Heart and Art Are Keys to Nursing, Graduates Told During Nurses Pinning Ceremony at Rhode Island College

Lauren Costa, a nursing graduate from Cranston, accepts congratulations from Dean Jane Williams.

Lauren Costa, a nursing graduate from Cranston, accepts congratulations from Dean Jane Williams.

The nursing profession can be summed up in two words – heart and art, according to speakers at the Rhode Island College School of Nursing Pinning Ceremony.

Nurses not only are experts when it comes to the anatomy and physiology of the heart, but they’re also the heart of the health care profession, said Ronald Pitt, vice president of academic affairs. Without nurses, he said, “there would be no health care, whatsoever.”

Linda Damon, vice president of patient care services at Butler Hospital, who provided the keynote address, concurred, saying the relationship between a nurse and a patient is at “the core of what you do – the core of what nursing is.”

That relationship is the heart of the profession, Damon told the nearly 100 nursing graduates, whose family and friends nearly filled the auditorium in Roberts Hall for the ceremony on Jan. 16.

Damon also noted that nursing is an art as well as a science, with nurses using a mix of education, training and communication skills to provide medical care in a variety of settings, in a variety of different ways.

“You’ve chosen the noblest profession,” Damon said, noting that a recent Gallup poll showed that people consider nursing to be the “the most trusted profession in the world.”

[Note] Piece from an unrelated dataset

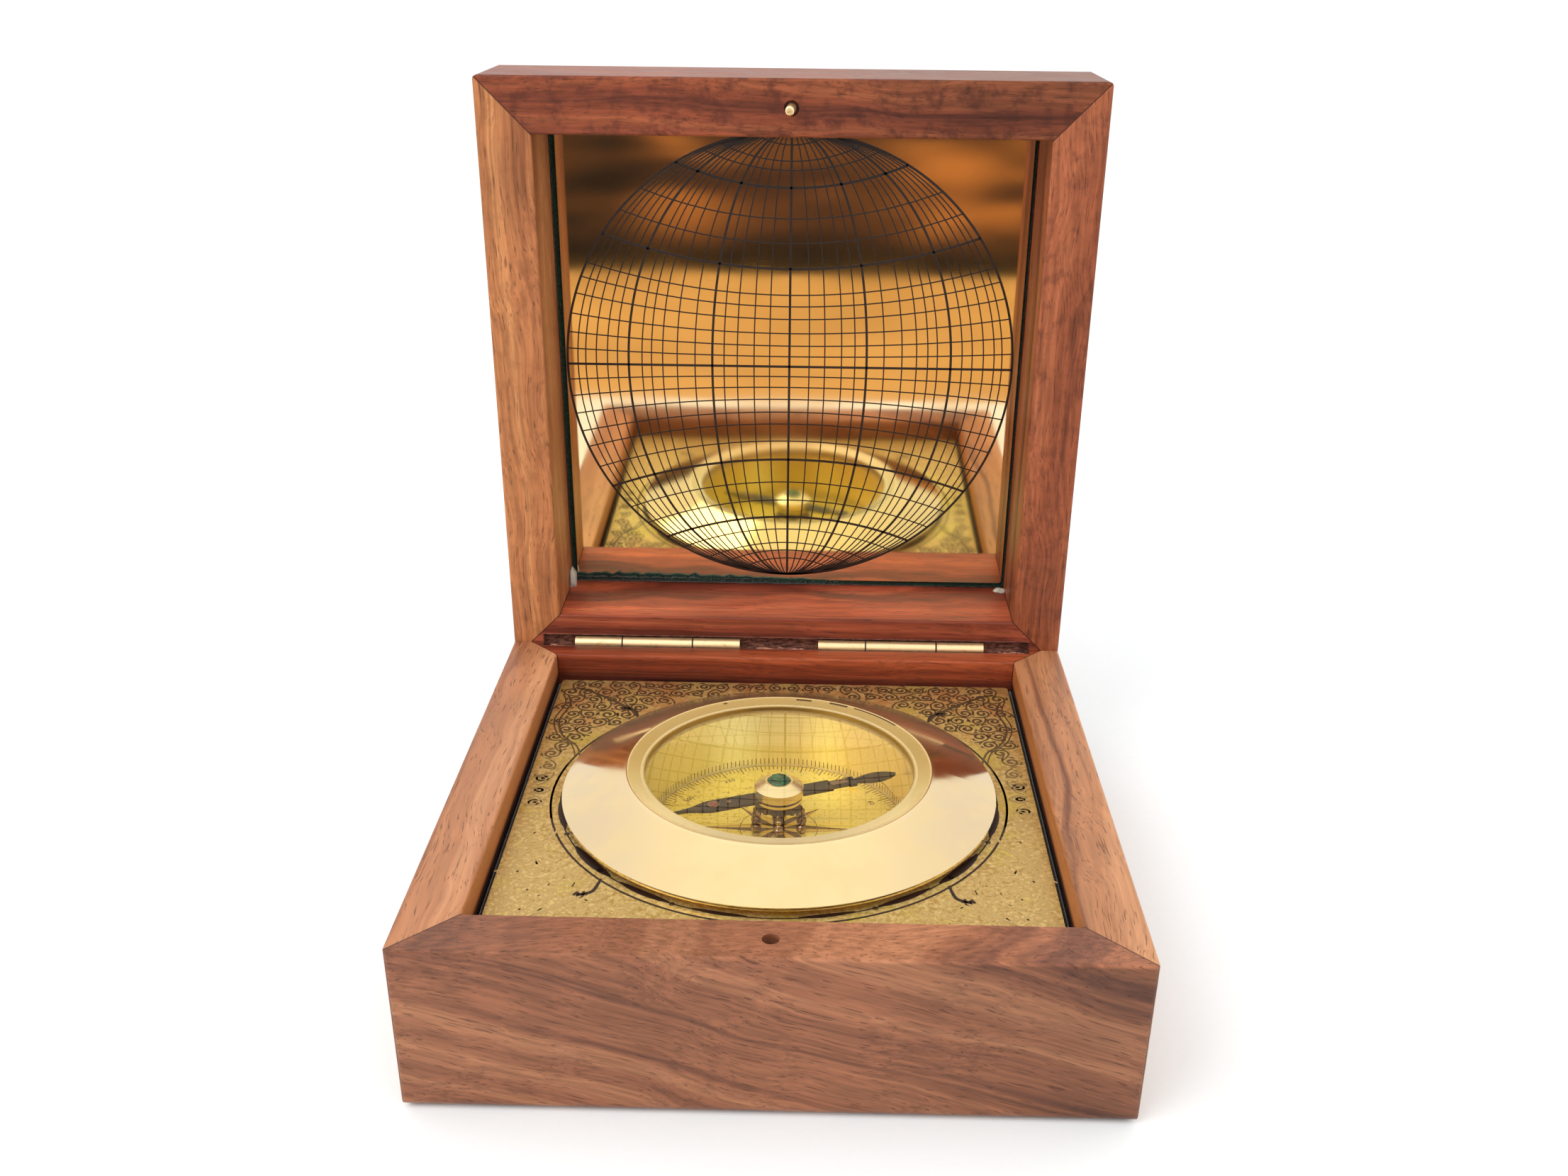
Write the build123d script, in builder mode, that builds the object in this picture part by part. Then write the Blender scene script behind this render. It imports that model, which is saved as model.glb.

The pinning ceremony is a tradition for nursing school graduates, said Jane Williams, dean of the School of Nursing. She presented each graduate with a pin that includes both the Rhode Island College seal, with the flame representing knowledge, as well as the image of a lantern, like that once carried by Florence Nightingale, the founder of modern nursing.

Those symbols are significant, Williams said, because “we as nurses still strive to bring light and care to those in need.”

Damon also reminded the graduates that as they go into the field, whichever path of nursing they may choose: “Remember to listen. Remember your heart – and remember your art.”